Goal of the exercise: Word for word, restate every line of the listing that follows.

Supplied material:
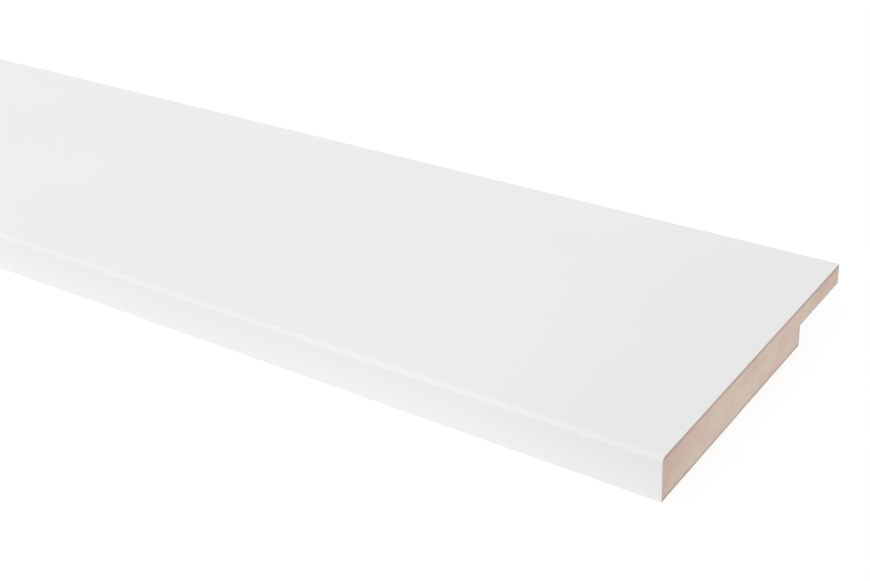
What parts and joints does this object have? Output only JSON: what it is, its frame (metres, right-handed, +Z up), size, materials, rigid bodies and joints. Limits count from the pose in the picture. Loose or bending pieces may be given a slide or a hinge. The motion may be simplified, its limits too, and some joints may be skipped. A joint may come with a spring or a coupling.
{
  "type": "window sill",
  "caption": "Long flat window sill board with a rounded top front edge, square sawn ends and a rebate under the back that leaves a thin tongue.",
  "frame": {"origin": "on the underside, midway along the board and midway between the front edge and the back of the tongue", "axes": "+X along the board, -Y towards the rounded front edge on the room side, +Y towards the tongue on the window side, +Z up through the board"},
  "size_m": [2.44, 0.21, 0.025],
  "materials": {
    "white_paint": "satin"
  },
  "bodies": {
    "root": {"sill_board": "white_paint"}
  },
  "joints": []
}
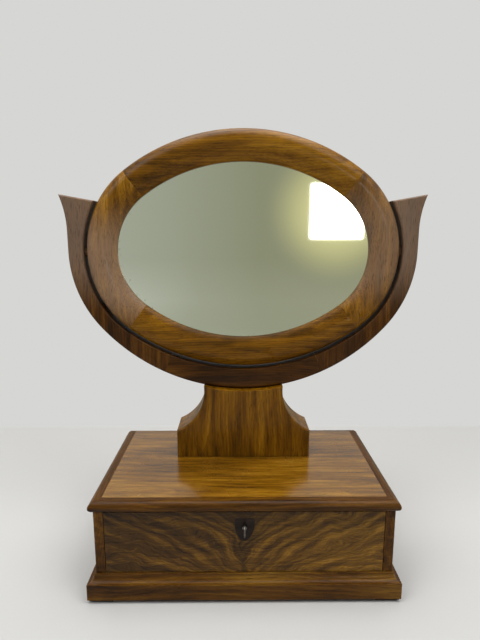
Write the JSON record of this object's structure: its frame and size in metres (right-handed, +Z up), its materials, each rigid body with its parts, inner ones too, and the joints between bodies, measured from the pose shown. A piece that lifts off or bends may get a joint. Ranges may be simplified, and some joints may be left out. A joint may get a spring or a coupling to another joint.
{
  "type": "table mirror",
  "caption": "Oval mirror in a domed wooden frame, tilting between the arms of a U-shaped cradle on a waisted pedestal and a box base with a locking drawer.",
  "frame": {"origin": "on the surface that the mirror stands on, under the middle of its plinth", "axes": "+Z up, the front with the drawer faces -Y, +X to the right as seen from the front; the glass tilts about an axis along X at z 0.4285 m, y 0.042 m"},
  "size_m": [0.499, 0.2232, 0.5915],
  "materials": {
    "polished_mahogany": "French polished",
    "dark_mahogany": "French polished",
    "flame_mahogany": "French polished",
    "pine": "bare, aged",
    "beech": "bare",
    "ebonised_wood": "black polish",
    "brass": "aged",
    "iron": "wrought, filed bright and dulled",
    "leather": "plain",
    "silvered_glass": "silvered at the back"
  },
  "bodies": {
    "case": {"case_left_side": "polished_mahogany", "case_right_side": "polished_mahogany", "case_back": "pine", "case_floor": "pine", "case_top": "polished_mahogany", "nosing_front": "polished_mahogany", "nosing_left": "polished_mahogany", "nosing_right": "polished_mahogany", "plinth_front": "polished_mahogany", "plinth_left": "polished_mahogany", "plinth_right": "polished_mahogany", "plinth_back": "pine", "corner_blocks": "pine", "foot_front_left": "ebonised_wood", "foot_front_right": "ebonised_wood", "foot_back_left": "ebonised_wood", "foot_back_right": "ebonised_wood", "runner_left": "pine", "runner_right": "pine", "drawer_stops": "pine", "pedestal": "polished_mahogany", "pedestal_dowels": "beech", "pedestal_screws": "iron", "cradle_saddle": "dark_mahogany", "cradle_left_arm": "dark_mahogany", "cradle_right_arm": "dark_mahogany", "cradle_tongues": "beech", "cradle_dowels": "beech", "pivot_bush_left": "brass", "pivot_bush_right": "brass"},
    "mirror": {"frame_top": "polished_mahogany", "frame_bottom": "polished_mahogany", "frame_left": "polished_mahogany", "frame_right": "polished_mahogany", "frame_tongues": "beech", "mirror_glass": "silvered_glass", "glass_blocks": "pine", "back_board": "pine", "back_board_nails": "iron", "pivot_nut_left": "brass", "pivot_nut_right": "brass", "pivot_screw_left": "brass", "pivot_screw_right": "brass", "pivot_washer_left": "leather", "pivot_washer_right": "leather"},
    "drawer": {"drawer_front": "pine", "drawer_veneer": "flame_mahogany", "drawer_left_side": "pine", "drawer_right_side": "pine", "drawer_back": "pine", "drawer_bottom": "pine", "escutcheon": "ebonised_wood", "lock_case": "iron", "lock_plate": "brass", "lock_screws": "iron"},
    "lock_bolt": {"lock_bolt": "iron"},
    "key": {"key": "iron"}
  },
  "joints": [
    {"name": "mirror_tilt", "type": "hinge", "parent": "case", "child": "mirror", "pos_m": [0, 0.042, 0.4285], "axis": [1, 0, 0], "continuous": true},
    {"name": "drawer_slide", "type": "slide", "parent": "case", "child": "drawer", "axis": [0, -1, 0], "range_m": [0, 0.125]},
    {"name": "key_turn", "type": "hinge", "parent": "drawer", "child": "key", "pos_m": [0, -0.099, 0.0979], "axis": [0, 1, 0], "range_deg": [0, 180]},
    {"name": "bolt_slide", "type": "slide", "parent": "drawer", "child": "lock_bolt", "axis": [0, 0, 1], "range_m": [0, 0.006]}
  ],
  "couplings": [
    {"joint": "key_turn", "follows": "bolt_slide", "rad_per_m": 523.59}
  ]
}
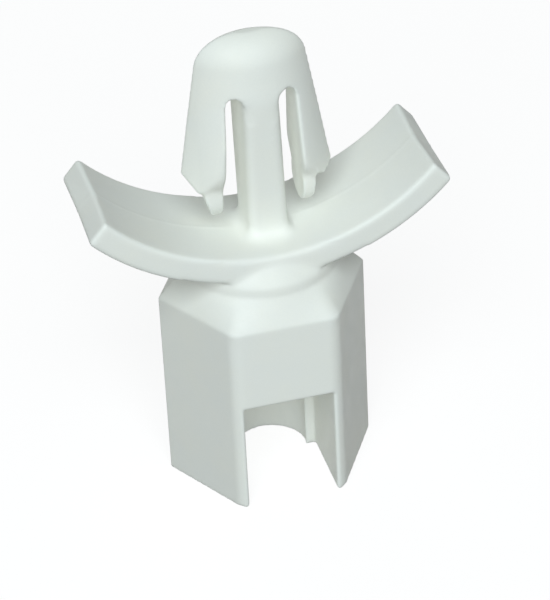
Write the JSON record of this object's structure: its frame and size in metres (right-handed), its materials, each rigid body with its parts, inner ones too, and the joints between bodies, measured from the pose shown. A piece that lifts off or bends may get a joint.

Solution:
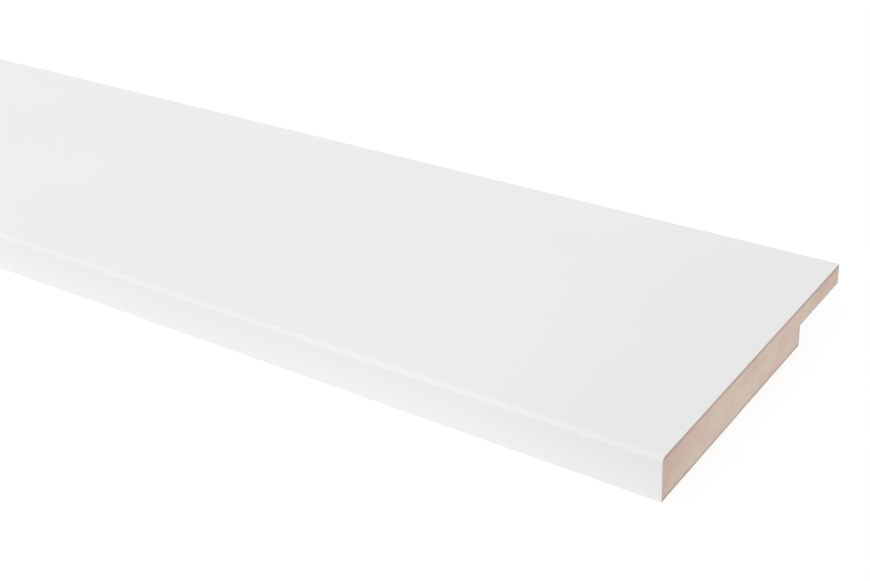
What parts and joints does this object have? Output only JSON: what it is, its frame (metres, right-handed, +Z up), size, materials, rigid bodies and joints. Limits count from the pose in the picture. Loose or bending pieces may be given a slide or a hinge. The motion may be simplified, its limits too, and some joints may be skipped. A joint may come with a spring or a coupling.
{
  "type": "window sill",
  "caption": "Long flat window sill board with a rounded top front edge, square sawn ends and a rebate under the back that leaves a thin tongue.",
  "frame": {"origin": "on the underside, midway along the board and midway between the front edge and the back of the tongue", "axes": "+X along the board, -Y towards the rounded front edge on the room side, +Y towards the tongue on the window side, +Z up through the board"},
  "size_m": [2.44, 0.21, 0.025],
  "materials": {
    "white_paint": "satin"
  },
  "bodies": {
    "root": {"sill_board": "white_paint"}
  },
  "joints": []
}
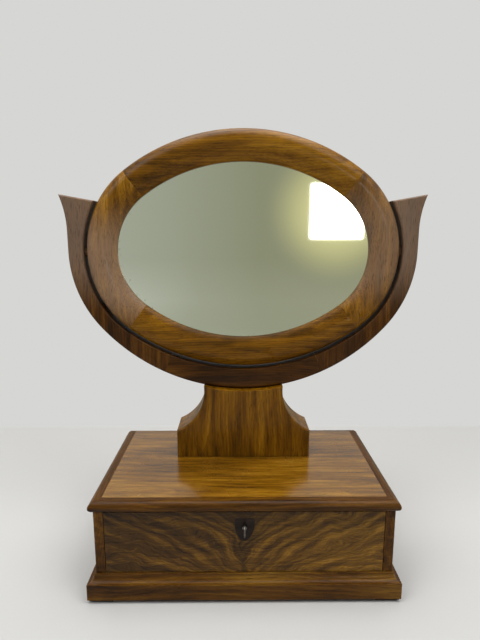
Write the JSON record of this object's structure: its frame and size in metres (right-handed, +Z up), its materials, each rigid body with its parts, inner ones too, and the joints between bodies, measured from the pose shown. A piece that lifts off or bends may get a joint. Ranges may be simplified, and some joints may be left out. A joint may get a spring or a coupling to another joint.
{
  "type": "table mirror",
  "caption": "Oval mirror in a domed wooden frame, tilting between the arms of a U-shaped cradle on a waisted pedestal and a box base with a locking drawer.",
  "frame": {"origin": "on the surface that the mirror stands on, under the middle of its plinth", "axes": "+Z up, the front with the drawer faces -Y, +X to the right as seen from the front; the glass tilts about an axis along X at z 0.4285 m, y 0.042 m"},
  "size_m": [0.499, 0.2232, 0.5915],
  "materials": {
    "polished_mahogany": "French polished",
    "dark_mahogany": "French polished",
    "flame_mahogany": "French polished",
    "pine": "bare, aged",
    "beech": "bare",
    "ebonised_wood": "black polish",
    "brass": "aged",
    "iron": "wrought, filed bright and dulled",
    "leather": "plain",
    "silvered_glass": "silvered at the back"
  },
  "bodies": {
    "case": {"case_left_side": "polished_mahogany", "case_right_side": "polished_mahogany", "case_back": "pine", "case_floor": "pine", "case_top": "polished_mahogany", "nosing_front": "polished_mahogany", "nosing_left": "polished_mahogany", "nosing_right": "polished_mahogany", "plinth_front": "polished_mahogany", "plinth_left": "polished_mahogany", "plinth_right": "polished_mahogany", "plinth_back": "pine", "corner_blocks": "pine", "foot_front_left": "ebonised_wood", "foot_front_right": "ebonised_wood", "foot_back_left": "ebonised_wood", "foot_back_right": "ebonised_wood", "runner_left": "pine", "runner_right": "pine", "drawer_stops": "pine", "pedestal": "polished_mahogany", "pedestal_dowels": "beech", "pedestal_screws": "iron", "cradle_saddle": "dark_mahogany", "cradle_left_arm": "dark_mahogany", "cradle_right_arm": "dark_mahogany", "cradle_tongues": "beech", "cradle_dowels": "beech", "pivot_bush_left": "brass", "pivot_bush_right": "brass"},
    "mirror": {"frame_top": "polished_mahogany", "frame_bottom": "polished_mahogany", "frame_left": "polished_mahogany", "frame_right": "polished_mahogany", "frame_tongues": "beech", "mirror_glass": "silvered_glass", "glass_blocks": "pine", "back_board": "pine", "back_board_nails": "iron", "pivot_nut_left": "brass", "pivot_nut_right": "brass", "pivot_screw_left": "brass", "pivot_screw_right": "brass", "pivot_washer_left": "leather", "pivot_washer_right": "leather"},
    "drawer": {"drawer_front": "pine", "drawer_veneer": "flame_mahogany", "drawer_left_side": "pine", "drawer_right_side": "pine", "drawer_back": "pine", "drawer_bottom": "pine", "escutcheon": "ebonised_wood", "lock_case": "iron", "lock_plate": "brass", "lock_screws": "iron"},
    "lock_bolt": {"lock_bolt": "iron"},
    "key": {"key": "iron"}
  },
  "joints": [
    {"name": "mirror_tilt", "type": "hinge", "parent": "case", "child": "mirror", "pos_m": [0, 0.042, 0.4285], "axis": [1, 0, 0], "continuous": true},
    {"name": "drawer_slide", "type": "slide", "parent": "case", "child": "drawer", "axis": [0, -1, 0], "range_m": [0, 0.125]},
    {"name": "key_turn", "type": "hinge", "parent": "drawer", "child": "key", "pos_m": [0, -0.099, 0.0979], "axis": [0, 1, 0], "range_deg": [0, 180]},
    {"name": "bolt_slide", "type": "slide", "parent": "drawer", "child": "lock_bolt", "axis": [0, 0, 1], "range_m": [0, 0.006]}
  ],
  "couplings": [
    {"joint": "key_turn", "follows": "bolt_slide", "rad_per_m": 523.59}
  ]
}
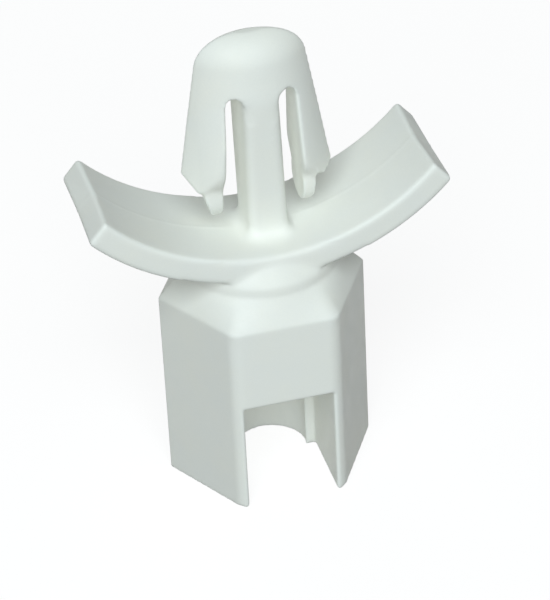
Write the JSON record of this object's structure: its frame and size in metres (right-handed), its materials, each rigid body with its parts, inner ones too, and the joints between bodies, measured from the pose shown. A piece that lifts off or bends may get a joint.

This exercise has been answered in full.